Each bosses felt mostly unique, with a good mechanic of the 2 health bars for Body and Mind that you have to grind down, but not too much, because as soon as one segment goes out, you have to destroy the rest of the other form's segment quickly or everything heals, forcing you to use both forms to fight the boss. Also, they also have two forms, but they are immune to the damages of the other and have their own set of attacks for each.
The puzzles are neat, requiring you a bit of thinking sometimes, utilising both forms Body and Spirit. Some platforms will only be "walkable" according to the form you're in, you'll be able to remote control balls to go to switches and levers, moving platforms and all. It started very well until the level designers put platforms that overlapped between Body and Mind, making them extremely difficult to determine what was happening. Just put them as plain platforms if the form doesn't matter...
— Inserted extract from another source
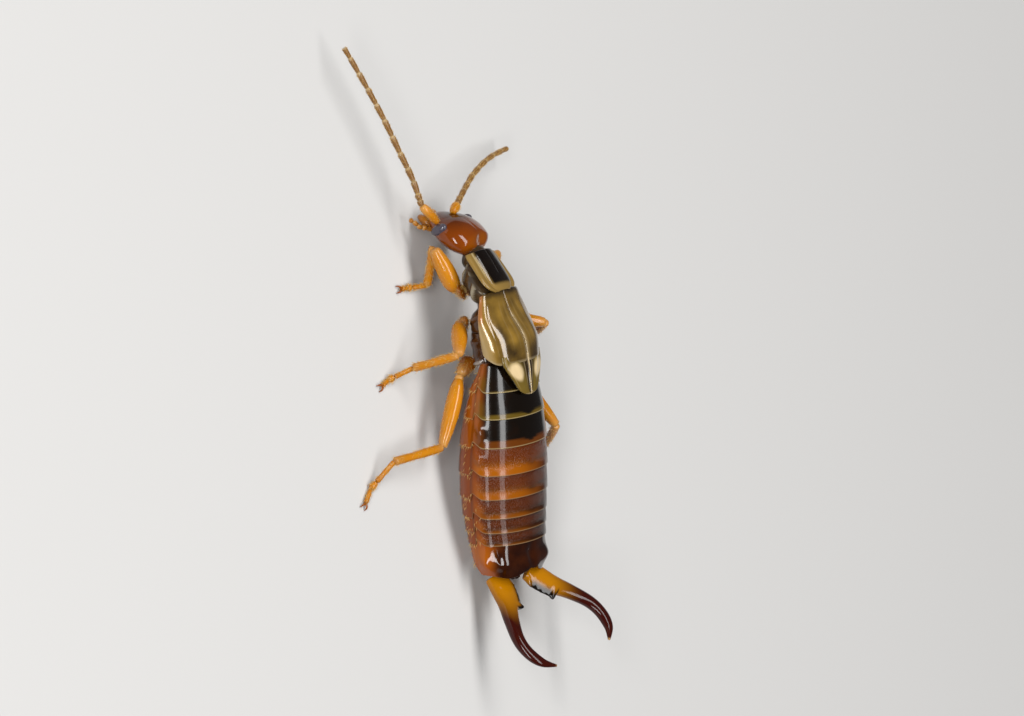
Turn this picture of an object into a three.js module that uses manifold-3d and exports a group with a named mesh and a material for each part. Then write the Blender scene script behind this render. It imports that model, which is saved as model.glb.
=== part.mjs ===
// An adult male common earwig of the short-forceps form, life-size, standing still on the floor.
// Millimetres. +Z is up, the floor is Z = 0, the head points toward -Y and the animal's left is +X.
// The back is arched as in the photograph: the hind body slopes down to the tail with its end
// and the opened forceps lifted, and the forebody and head bend down in front.
import * as THREE from "three";
import { mergeVertices } from "three/addons/utils/BufferGeometryUtils.js";
import Module from "manifold-3d";

const wasm = await Module();
wasm.setup();

// Clearances and least sizes
const GAP = 0.1; // between neighbouring pieces, a thirtieth of the body's width
const SLENDER = 0.25; // least radius of a slender piece away from its tip
const FLOOR_DEPTH = 2; // the block below the floor that trims the feet flat

// Where the body's own middle line sits, and how each stretch is turned (degrees)
const ORIGIN = new THREE.Vector3(-0.63, 3.07, 0); // centres the animal's box over the floor
const ABDOMEN = { at: [0, 0, 1.65], down: -14.5, left: 0, over: 0 };
const THORAX = { at: [0.03, -3.72, 2.52], down: -7, left: 0, over: 2 };
const PROTHORAX = { at: [0.03, -5.37, 2.31], down: 28, left: 1, over: 9 };
const HEAD = { at: [-0.05, -6.93, 1.5], down: 42, left: 15, over: 12 };
const FORCEPS = { at: [0, 4.24, 1.0], down: 31, left: 12, over: 0 };

// Abdomen, along its own axis from A to the tail: half width, height of back, depth of belly,
// and how far the tail end is lifted off the straight axis
const ABDOMEN_STATIONS = [
  { along: -2.8, half: 1.22, top: 0.74, belly: 0.3, lift: 0 },
  { along: -2.05, half: 1.44, top: 0.92, belly: 0.72, lift: 0 },
  { along: -1.0, half: 1.6, top: 1.1, belly: 1.06, lift: 0 },
  { along: 0.3, half: 1.7, top: 1.17, belly: 1.18, lift: 0 },
  { along: 1.4, half: 1.69, top: 1.17, belly: 1.14, lift: 0.01 },
  { along: 2.3, half: 1.62, top: 1.12, belly: 1.02, lift: 0.05 },
  { along: 3.0, half: 1.54, top: 1.07, belly: 0.88, lift: 0.11 },
  { along: 3.6, half: 1.47, top: 1.05, belly: 0.7, lift: 0.16 },
  { along: 4.25, half: 1.22, top: 0.92, belly: 0.42, lift: 0.2 },
];
const RING_EDGES = [-2.8, -2.05, -1.2, -0.27, 0.63, 1.42, 2.06, 2.54, 2.96];
const RING_STEP = 0.05; // how far each ring's rear edge stands over the next ring's front
const LAST_RING_END = 4.02;
const LOBE = { across: 0.84, along: 3.7, up: 0.72, radius: 0.42 };
const PYGIDIUM = { along: 4.08, up: 0.6, half: 0.2, length: 0.24 };

// Thorax below the wing cases
const THORAX_STATIONS = [
  { along: -0.82, half: 0.62, top: 0.1, belly: 0.6 },
  { along: -0.6, half: 0.86, top: 0.18, belly: 0.8 },
  { along: 0.0, half: 0.98, top: 0.28, belly: 0.86 },
  { along: 0.6, half: 1.04, top: 0.4, belly: 0.84 },
  { along: 0.86, half: 1.04, top: 0.44, belly: 0.78 },
];
const THORAX_SPLIT = -0.05; // where the middle thorax ends and the hind thorax begins

// Wing cases and the folded wing tips behind them, over the thorax
const WING_CASE = {
  front: -1.12,
  rear: 1.02,
  thick: 0.43,
  edge: 0.2,
  frontHalf: 0.98,
  rearHalf: 1.36,
  frontTop: 0.54,
  rearTop: 1.02,
  wrap: 84,
  seam: 0.05,
};
const WING_TIP = { front: 1.06, rear: 2.08, half: 0.86, thick: 0.26, top: 1.08, ridge: 0.05 };

// Prothorax and its shield
const PROTHORAX_STATIONS = [
  { along: -0.66, half: 0.48, top: 0.22, belly: 0.45 },
  { along: -0.3, half: 0.68, top: 0.24, belly: 0.62 },
  { along: 0.3, half: 0.74, top: 0.24, belly: 0.66 },
  { along: 0.66, half: 0.6, top: 0.2, belly: 0.52 },
];
const SHIELD = {
  length: 1.5,
  frontHalf: 0.9,
  rearHalf: 0.98,
  thick: 0.22,
  dome: 0.3,
  up: 0.36,
  corner: 0.42,
};

// Head, along its own axis from the nape (+) to the mouth (-)
const HEAD_STATIONS = [
  { along: 0.86, half: 0.42, top: 0.22, belly: 0.26 },
  { along: 0.66, half: 0.82, top: 0.44, belly: 0.46 },
  { along: 0.25, half: 1.02, top: 0.56, belly: 0.55 },
  { along: -0.2, half: 1.0, top: 0.56, belly: 0.54 },
  { along: -0.55, half: 0.78, top: 0.44, belly: 0.46 },
  { along: -0.85, half: 0.52, top: 0.28, belly: 0.34 },
  { along: -1.08, half: 0.34, top: 0.14, belly: 0.2 },
];
const EYE = { across: 0.91, along: -0.35, up: 0.2, radii: [0.16, 0.27, 0.23] };
const NECK = { radius: 0.38, up: -0.04 };
const MANDIBLE = { along: -1.12, down: 0.34, across: 0.2, radii: [0.26, 0.36, 0.2] };
const PALP = { across: 0.55, along: -0.98, down: 0.34, reach: [0.2, -0.42, 0.06], radius: 0.16 };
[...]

Finally I have to mention the zoom mechanic and the camera: you can zoom out or zoom in with 2 levels of vision while you play, where one is supposed to help you better see the landscapes and the path, and the other one zooms in to help you see in a fight. Problem is that the fight arenas are either too big so to see the enemies that will shoot at you you'll have to zoom out, but if you do so you'll lose proper vision on what's happening right around you. An in-between view only would have been better. As for the camera, I think it's a lesson that was learned a long time ago: don't lock the camera! This was so frustrating, exceptionally against bosses where their attacks would pop at the front of the scene, monopolising half of your screen.
Character customisation
The game offers a character stats customisation via a system of points of differnt kind with which you can slot runes. You can directly feel this aspect was half baked in the game as the interface is barely there for this: there's only one bar where you'll slot all your runes and there's no filtering (at least by type of alphabetically, guys, come on). You quickly understand that runes are not upgrades, they just let you trade one stat for another, only a handful will be a straight up bonus. In the end, I didn't feel any difference while playing with the runes and no real "build" can be made.
Sound & Music
The voice acting is properly done, props to the voice actresses who had to follow the constant mood change of Avril and Mai. On the other end, the big entities are voiced quite poorly, barely audible over the music because of some reverberation.
I didn't notice the music too much and apart from some dialogues, it never got in the way of the game, so I'd say they did a good job for this.
Other considerations
I'll say this once: do not prevent the player from playing if there's nothing important!. Oh the amount of loading screens, knowing that all require you to press space to continue but still they take several seconds, and sequences that will prevent you from playing (looking at you stupid quest update messages), it was sooooo frustrating!